A sociedade portuguesa, profundamente enraizada em valores patriarcais, reforçou durante séculos esses papéis tradicionais. A Educação, quando acessível às mulheres, era limitada a áreas consideradas apropriadas para o género feminino, como bordado, música ou religião, não incentivando uma formação intelectual mais robusta ou a participação activa na vida pública.

Não surpreende assim que sobre um país que nasceu no século XII, o livro 'Portugal: uma História no Feminino', de Ana Rodrigues Oliveira, professora e investigadora da Universidade Nova de Lisboa, destaque, nas suas primeiras 533 páginas (num total de 626, incluindo bibliografia e um precioso índice onomástico) apenas figuras femininas ligadas à nobreza, como rainhas, regentes ou esposas de monarcas. Em muitos casos, mesmo de mulheres preponderantes na História de Portugal, não se duvide que a sua ascensão dependeu apenas e só ao berço e não tanto aos méritos que foram desenvolvendo.

Somente a partir do início do século XX, as mulheres portuguesas começaram a conquistar maior visibilidade e a reclamar um papel mais activo na sociedade, mas o advento da República, em 1910 e, mais tarde, o Estado Novo trouxeram mudanças ambíguas para a condição feminina: por um lado, havia uma ênfase renovada nos papéis tradicionais de género, mas, por outro, também se abriam novas oportunidades, nomeadamente no campo da educação e do trabalho.

Essa é a parte do livro, porventura, mais interessante, onde se releva o pioneirismo e 'lutas' de diversas mulhers que 'ousaram' desafiar as normas, desde Carolina Beatriz Ângelo, que reinvindicou o direito de voto das mulheres, até Maria de Lourdes Pintasilgo, a primeira (e única, até agora) primeira-ministra de Portugal. No meio, estão ainda mais sete mulheres com mais do que suficientes méritos para aqui constarem.  

No entanto, lendo a obra de Ana Paula Rodrigues - numa escrita fluída, aqui ou ali demasiado fria e 'professoral', por vezes abusando de um estilo enciclopédico, sobretudo quando, no início dos capítulos, apresenta as biografadas -, mostra-se  constrangedor que um livro publicado em 2024 termine com Maria de Lourdes Pintasilgo, que chegou ao topo em 1979, embora sem ganhar eleições.

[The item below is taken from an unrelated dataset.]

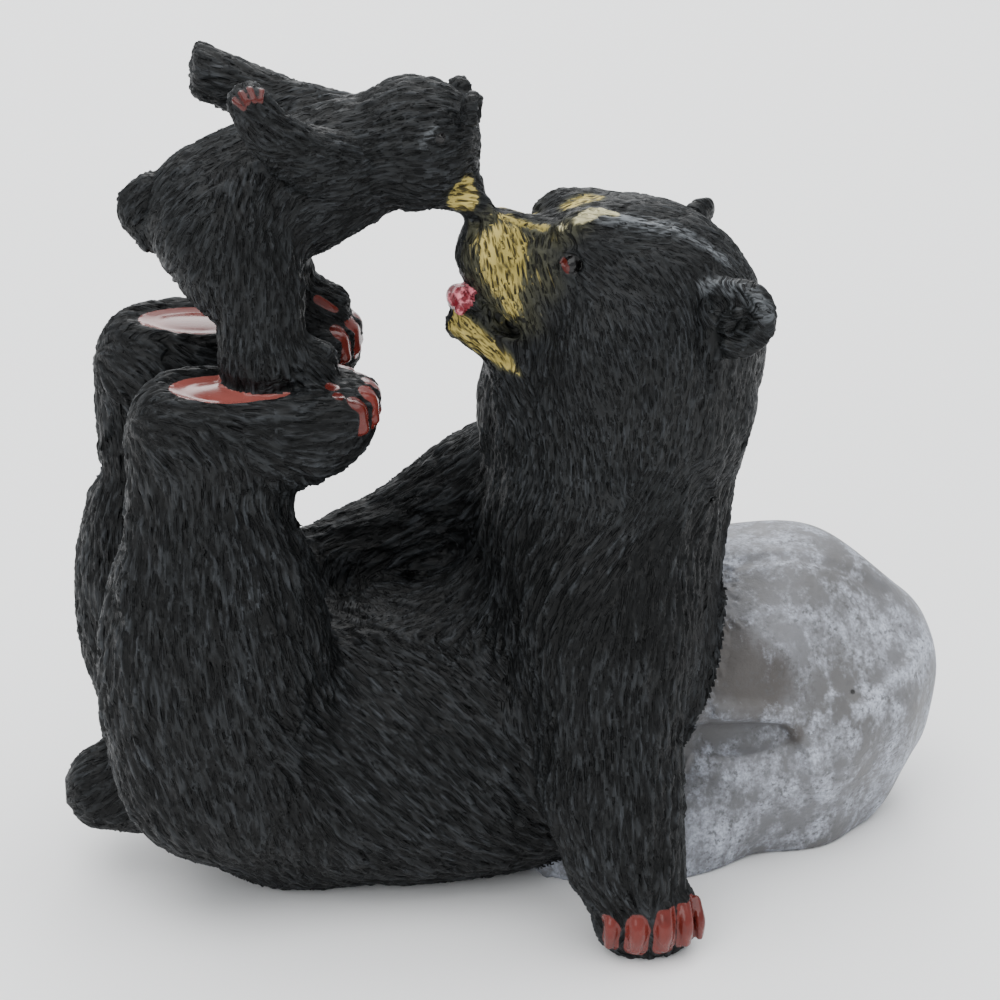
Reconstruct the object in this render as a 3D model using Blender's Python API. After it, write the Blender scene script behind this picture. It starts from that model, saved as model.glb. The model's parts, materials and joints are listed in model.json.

Quais serão as razões para, em meio século de democracia, e com a universalização do ensino, que faz com que hoje as mulheres tenham mais formação do que os homens, Ana Rodrigues Oliveira não consiga incluir uma mulher nascida em data posterior a 1930, o ano de nascimento de Maria de Lourdes Pintasilgo? Pode ter sido apenas por 'pudor de historiadora', em não abordar tempos hodiernos, mas se pensarmos bem, talvez não seja apenas essa a causa. Faltam 'candidatas' para entrar num livro deste género. Na verdade, talvez as mulheres ainda não tenham conseguido, e infelizmente, romper o último bastião do poder masculino. Se é isso, agora a 'culpa' não pode ser assacada somente aos homens, até porque há mais eleitoras do que eleitores. E isso é como o 'código postal': meio caminho andado.